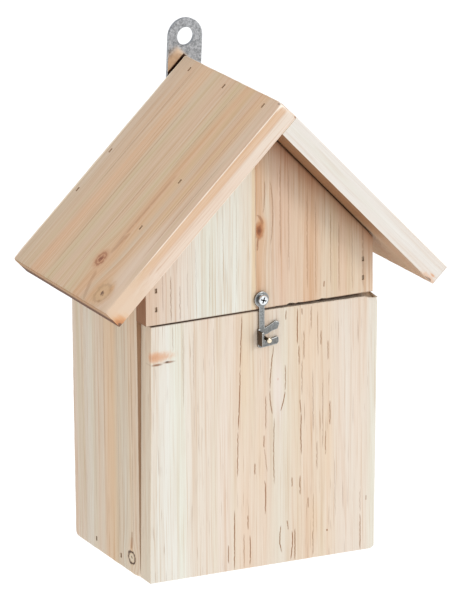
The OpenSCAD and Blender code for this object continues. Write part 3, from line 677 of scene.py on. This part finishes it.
left_roof_wood = wood(
    "pine_roof_left", RIDGE, DOWN_LEFT, Y, IN_LEFT,
    bands=[(-36, (212, 184, 158)), (-26, (212, 186, 160)), (-18, (214, 180, 146)),
           (-10, (208, 182, 154)), (-2, (212, 178, 144)), (10, (208, 184, 152)),
           (24, (212, 184, 156)), (36, (208, 184, 154)), (48, (214, 182, 150)),
           (62, (208, 182, 154)), (76.6, (206, 184, 160)),
           (77.6, (234, 214, 194)), (79, (240, 222, 204))],
    pith=(-160.0, 90.0, 1.0, 1.5), ring=3.6, line=0.3, seed=37.0, tint=0.8,
    knots=[(119.6, 5.0, 6.0, 5.2, 0.0, 10.0, "rosy"), (135.0, -19.7, 7.0, 7.4, 0.0, 30.0, "eye"),
           (143.7, -36.5, 6.4, 7.4, 11.8, 6.4, "tip"),
           (0.4, ROOF_FRONT, 1.3, 2.0, 3.0, 1.6, "torn"),
           (0.2, ROOF_FRONT, 1.0, 2.0, 11.6, 1.2, "torn")],
    lines=[(110.0, 2.0, 60.0, 1.0, 1.2, 0.3, 0.0), (143.5, -8.8, 126.0, 0.5, 1.8, 0.26, 1.0),
           (115.0, 0.8, 100.0, -1.4, 1.6, 0.3, 0.5),
           (60.0, 10.0, 0.0, 8.0, 0.5, 0.3, 0.0), (140.0, 40.0, 20.0, 40.0, 0.5, 0.3, 0.0),
           (90.0, 60.0, 0.0, 60.0, 0.5, 0.3, 0.0), (130.0, 20.0, 60.0, 20.0, 0.4, 0.35, 0.0),
           (100.0, -20.0, 10.0, -20.0, 0.4, 0.35, 0.0), (110.0, -28.0, 40.0, -28.0, 0.4, 0.35, 0.0),
           (124.7, 5.6, 119.0, 6.6, 0.5, 0.9, 0.0), (121.0, 4.0, 115.5, 2.6, 0.5, 0.8, 0.0)],
    blots=[(116.0, -25.0, 40.0, 12.0, (220, 198, 176), 0.6),
           (131.6, -24.0, 5.0, 3.6, (206, 150, 96), 0.6),
           (139.5, -22.0, 1.4, 1.6, (140, 96, 62), 0.8),
           (137.0, -15.0, 6.0, 1.4, (176, 138, 98), 0.5),
           (1.0, -33.5, 1.4, 2.2, (92, 62, 46), 0.9),
           (134.0, -35.0, 26.0, 7.0, (220, 194, 168), 0.85),
           (20.0, 40.0, 60.0, 5.0, (208, 188, 162), 0.5),
           (90.0, -6.0, 60.0, 5.0, (214, 176, 134), 0.35),
           (40.0, -28.0, 50.0, 4.0, (208, 188, 164), 0.4),
           (110.0, 30.0, 40.0, 6.0, (206, 184, 158), 0.4)],
    # Its worn arrises are paled strongly: partly wear and partly a painted highlight along them
    wear=(252, 240, 224), rub_ends=(100, 128), rub=(0.8, 1.0), contrast=0.75,
    faces=[(-Y, (226, 213, 198), 0.9), (-Y, (214, 178, 144), 0.85, 4.0, 6.5)],
    # Painted shade: the lower end face darker, most on its lower part, and a faint dark strip at the
    # ridge
    painted_shades=[(DOWN_LEFT, (212, 192, 172), 1.0), (DOWN_LEFT, (150, 126, 106), 1.0, "w", 6.6, 4.2)],
    corners=[(RIDGE, DOWN_LEFT, 1.5, (226, 212, 198))])

right_roof_wood = wood(
    "pine_roof_right", RIDGE, DOWN_RIGHT, Y, IN_RIGHT,
    bands=[(-36, (224, 218, 210)), (-28, (214, 192, 168)), (0, (214, 190, 164)),
           (40, (214, 192, 166)), (79, (212, 192, 168))],
    pith=(-160.0, 60.0, 1.0, 2.0), ring=3.0, line=0.08, seed=43.0, tint=0.5,
    # The cream front is the wood's own colour; the tan underside is painted shade
    faces=[(-Y, (223, 217, 208), 0.95), (IN_RIGHT, (180, 146, 114), 0.85)],
    knots=[(138.0, ROOF_FRONT, 7.0, 3.0, 12.2, 2.6, "frayed"),
           (138.4, ROOF_FRONT, 2.4, 2.0, 8.8, 0.7, "orange")],
    # Painted shade: the lower end face and the underside beyond the gable darker, and a dark strip
    # along the lower end
    painted_shades=[(DOWN_RIGHT, (200, 170, 146), 1.0),
            (IN_RIGHT, (206, 184, 164), 1.0, "u", 84.0, 116.0)],
    corners=[(END_RIGHT, -DOWN_RIGHT, 0.9, (196, 176, 156))], contrast=0.4)


# The boards

splinters = random.Random(5)

# The door's top edge rises by this much at its right, so that the seam is thin as in the
# photograph
DOOR_RISE = 2.55


def torn(low, high, z, count, depth):
    """Small chips along a level front arris, from x low to high."""
    return [((splinters.uniform(low, high), -THICK, z), splinters.uniform(0.8, 1.6),
             splinters.uniform(0.5, 1.0) * depth) for k in range(count)]


board("door_panel", "door_board", door_wood, "door", round_mm=0.3, fine=[(12, 66, 1.1)],
      chips=[((68, -THICK, 143.2), 6.0, 3.0)], crown=(130, (0.0, 0.3), (DOOR_RISE, 0.6)))
board("gable_left_board", "gable_board_left", gable_left_wood, "carcass", round_mm=0.35)
board("gable_right_board", "gable_board_right", gable_right_wood, "carcass", round_mm=0.3,
      fine=[(2, 66, 1.1)],
      chips=torn(8, 64, GABLE_FOOT, 16, 0.9) + [
          ((18.1, -THICK, GABLE_FOOT), 2.4, 3.2), ((37.0, -THICK, GABLE_FOOT), 2.0, 2.2),
          ((23.0, -THICK, GABLE_FOOT), 1.8, 1.6)])
board("left_side_panel", "side_board_left", side_wood, "carcass",
      chips=[((-BODY_WIDTH / 2, 0, 0), 5.0, 2.2)])
board("right_side_panel", "side_board_right", side_wood, "carcass")
board("back_panel", "back_board", back_wood, "carcass")
board("floor_panel", "floor_board", floor_wood, "carcass")
board("left_roof_board", "roof_board_left", left_roof_wood, "carcass",
      chips=[((END_LEFT[0], y, END_LEFT[2]), 9.0, 1.5) for y in range(-36, 80, 8)] + [
          ((RIDGE[0] + 1, ROOF_FRONT, RIDGE[2] - 1), 5.0, 2.8),
          ((RIDGE[0] + 6, ROOF_FRONT, RIDGE[2] - 6), 2.5, 1.8)])
board("right_roof_board", "roof_board_right", right_roof_wood, "carcass")


# Metal

SCREW_HEAD = 5.6


def metal(name, tone, low, high, speckle, roughness, seed, faces=(), darker_below=(), recess=None,
          edge=None, roof_reflection=None, gap_shade=None):
    """Metal whose tone runs between two shares of its colour over its speckle.

    faces are sides painted a tone of their own, as painted shade where a side is darker and as a
    painted highlight where it is paler, and patina makes it darker towards the bottom, from a height
    down to
    another. recess paints shade: it blackens what is sunk near a centre on the front. edge is a
    painted highlight, the tone of the rounded edges of the front. mirrored and gap are explained at
    paint_roof_reflection.
    """
    t = Tree(name)
    local = t.vector("SUBTRACT", t.coord.outputs["Object"], (seed * MM, 0, 0))
    mottle = t.noise(local, 1000 / speckle, 3.0, 0.6)
    fine = t.noise(local, 3500 / speckle, 2.0, 0.7)
    both = t.math("MULTIPLY_ADD", fine, 0.4, t.times(mottle, 0.6))
    colour = t.mix(t.span(both, 0.36, 0.64), linear([c * low for c in tone]),
                   linear([min(255, c * high) for c in tone]))
    for normal, face, share in faces:
        colour = t.mix(t.facing(normal, 0.4, 0.8, 0.0, share), colour, linear(face))
    # Darker towards the bottom
    for high_z, low_z, share in darker_below:
        height = t.vector("DOT_PRODUCT", t.coord.outputs["Object"], Z)
        colour = t.stain(t.span(height, low_z, high_z, share, 0.0), colour, (176, 168, 158))
    # A painted reflection of the roof board and painted shade beside it
    if roof_reflection:
        colour = paint_roof_reflection(t, colour, roof_reflection, gap_shade)
    # A painted highlight on the rounded edges of the front
    if edge:
        rounded = t.times(t.facing(-Y, 0.2, 0.35), t.facing(-Y, 0.97, 0.99, 1.0, 0.0))
        colour = t.mix(t.times(rounded, 0.6), colour, linear(edge))
    # Painted shade in the cross recess
    if recess:
        colour = paint_recess_shade(t, colour, *recess)
    t.put(t.shader.inputs["Base Color"], colour)
    t.shader.inputs["Metallic"].default_value = 1.0
    t.put(t.shader.inputs["Roughness"], t.span(both, 0.3, 0.7, roughness - 0.08, roughness + 0.1))
    t.bump(both, 0.00005, 0.5)
    return t.material


def paint_roof_reflection(t, colour, roof_reflection, gap_shade):
    """On the front, mirrored is a painted reflection: the tone of the left roof board as it would show
    in the metal
    over it. gap is painted shade: the dark tone close to the roof, where the slot behind its edge is
    shaded."""
    over = [t.past(RIDGE, -inward) for inward in (IN_LEFT, IN_RIGHT)]
    above = t.math("MAXIMUM", *over)
    front = t.facing(-Y, 0.6, 0.9)
    share = t.times(t.span(above, 3.5, 8.5, 0.9, 0.0), t.span(over[1], -1.0, 2.0, 1.0, 0.0))
    colour = t.mix(t.times(share, front), colour, linear(roof_reflection))
    share = t.times(t.span(above, 0.25, 0.8, 1.0, 0.0), t.span(above, -3.0, -2.0))
    return t.mix(t.times(share, front), colour, linear(gap_shade))


def paint_recess_shade(t, colour, centre, reach, front):
    """Painted shade in the cross recess: what is within reach of the centre and behind the head's
    front is painted near black.
    """
    away = t.vector("SUBTRACT", t.coord.outputs["Object"], centre)
    flat = t.vector("MULTIPLY", away, Vector((1, 0, 1)))
    near = t.span(t.vector("LENGTH", flat, (0, 0, 0)), reach, reach * 0.96)
    sunk = t.span(t.vector("DOT_PRODUCT", t.coord.outputs["Object"], Y), front, front + 0.1 * MM)
    return t.mix(t.times(near, sunk), colour, linear((34, 33, 32)))


screw_low, screw_high = (Vector(c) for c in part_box("latch_pivot_screw"))
screw_mid = (screw_low + screw_high) / 2
# The plate's front has a painted reflection of the left roof board and painted shade in the slot
# beside the roof
galvanised = metal("galvanised_steel", (159, 161, 163), 0.76, 1.2, 1.3, 0.40, 1,
                   roof_reflection=(236, 208, 178), gap_shade=(76, 50, 36))
zinc = metal("zinc_plated_steel", (166, 168, 170), 0.84, 1.08, 1.2, 0.36, 2)
# The hook: painted shade on its left and under sides, darker towards the bottom, and a painted
# highlight on its front's rounded edges
hook_zinc = metal("hook_zinc", (142, 144, 143), 0.78, 1.12, 0.9, 0.34, 6,
                  faces=[(-X, (100, 80, 62), 0.85), (-Z, (90, 76, 62), 0.6)],
                  darker_below=[(-0.1345, -0.141, 0.4)], edge=(206, 207, 204))
bright = metal("bright_steel", (214, 217, 219), 0.94, 1.04, 0.8, 0.22, 3)
# The screw: painted shade in its cross recess and on its head's left side
screw_steel = metal("screw_steel", (226, 229, 230), 0.96, 1.04, 0.8, 0.3, 7,
                    recess=(screw_mid, 0.32 * SCREW_HEAD * MM, screw_low.y + 0.05 * MM),
                    faces=[(-X, (96, 98, 98), 0.8)])
brad_steel = metal("brad_steel", (158, 138, 116), 0.7, 1.15, 0.6, 0.5, 4)
# The pin: dark as painted shade on its sides, and its front painted pale as a painted highlight
brass = metal("brass", (120, 98, 70), 0.9, 1.06, 0.8, 0.32, 5, faces=[(-Y, (240, 226, 200), 1.0)])

FINISH = {
    "hanging_plate": galvanised,
    "hanging_plate_screws": zinc,
    "latch_hook": hook_zinc,
    "latch_pivot_screw": screw_steel,
    "latch_pin": brass,
    "ridge_brads": brad_steel,
    "roof_to_gable_brads": brad_steel,
    "roof_to_back_brads": brad_steel,
    "gable_to_side_brads": brad_steel,
    "side_to_floor_brads": brad_steel,
    "back_to_side_brads": brad_steel,
    "left_hinge_fixed_leaf": zinc,
    "right_hinge_fixed_leaf": zinc,
    "left_hinge_door_leaf": zinc,
    "right_hinge_door_leaf": zinc,
    "left_hinge_pin": bright,
    "right_hinge_pin": bright,
    "hinge_fixed_leaf_screws": zinc,
    "hinge_door_leaf_screws": zinc,
}
for node, material in FINISH.items():
    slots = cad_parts[node].data.materials
    slots.clear()
    slots.append(material)


# The hook's edges are slightly round

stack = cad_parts["latch_hook"].modifiers
weld = stack.new("weld", "WELD")
weld.merge_threshold = 1e-6
flat = stack.new("flat", "DECIMATE")
flat.decimate_type = "DISSOLVE"
flat.angle_limit = math.radians(1)
edge = stack.new("edge", "BEVEL")
edge.width = 0.28 * MM
edge.use_clamp_overlap = False
edge.segments = 2
edge.limit_method = "ANGLE"
edge.angle_limit = math.radians(50)


# Floor, light and camera

FLOOR_HALF = 30.0
FLOOR_Z = -0.52
FRONT_MIDDLE = (0, -0.05, -0.15)

# Fitted to the photograph's edges
CAMERA_PLACE = (-1226.176, -2408.551, 974.543)
CAMERA_RIGHT = Vector((0.89179895, -0.45234547, -0.00884356))
CAMERA_UP = Vector((0.14018116, 0.2576767, 0.95600835))
CAMERA_BACK = Vector((-0.43016727, -0.85380694, 0.29320613))


def floor_plane():
    mesh = bpy.data.meshes.new("floor")
    corners = [(-1, -1), (1, -1), (1, 1), (-1, 1)]
    mesh.from_pydata([(x * FLOOR_HALF, y * FLOOR_HALF, FLOOR_Z) for x, y in corners],
                     [], [(0, 1, 2, 3)])
    plane = bpy.data.objects.new("floor", mesh)
    bpy.context.scene.collection.objects.link(plane)
    t = Tree("floor_white")
    t.shader.inputs["Base Color"].default_value = (0.55, 0.55, 0.55, 1)
    t.shader.inputs["Roughness"].default_value = 0.9
    t.shader.inputs["Specular IOR Level"].default_value = 0.0
    t.shader.inputs["Emission Color"].default_value = (1, 1, 1, 1)
    t.shader.inputs["Emission Strength"].default_value = 0.62
    mesh.materials.append(t.material)


def area_light(name, place, size, power):
    data = bpy.data.lights.new(name, "AREA")
    data.shape = "DISK"
    data.size = size
    data.energy = power
    lamp = bpy.data.objects.new(name, data)
    lamp.location = place
    lamp.rotation_mode = "QUATERNION"
    lamp.rotation_quaternion = (Vector(FRONT_MIDDLE) - Vector(place)).to_track_quat("-Z", "Y")
    bpy.context.scene.collection.objects.link(lamp)


def pale_world():
    world = bpy.data.worlds.new("studio")
    world.use_nodes = True
    background = world.node_tree.nodes["Background"]
    background.inputs["Color"].default_value = (0.985, 1.0, 1.045, 1)
    background.inputs["Strength"].default_value = 0.7
    bpy.context.scene.world = world


def fitted_camera():
    data = bpy.data.cameras.new("camera")
    data.sensor_width = 36.0
    data.lens = 319.443
    data.clip_start = 0.1
    data.clip_end = 200.0
    eye = bpy.data.objects.new("camera", data)
    turn = Matrix((CAMERA_RIGHT, CAMERA_UP, CAMERA_BACK)).transposed().to_4x4()
    eye.matrix_world = Matrix.Translation(row(*CAMERA_PLACE)) @ turn
    bpy.context.scene.collection.objects.link(eye)
    bpy.context.scene.camera = eye


floor_plane()
pale_world()
area_light("key", (1.3, -2.4, 1.1), 0.8, 19.4)
area_light("top", (0.0, -0.4, 4.0), 2.5, 54)
fitted_camera()
bpy.context.scene.view_settings.view_transform = "Standard"
bpy.context.scene.view_settings.look = "None"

========================================

▶ EXERCISE
Give again only the lines from the one bearing "slots = cad_parts[node].data.materials" through the one bearing "# The hook's edges are slightly round", exactly as they stand.

▶ RESULT
    slots = cad_parts[node].data.materials
    slots.clear()
    slots.append(material)


# The hook's edges are slightly round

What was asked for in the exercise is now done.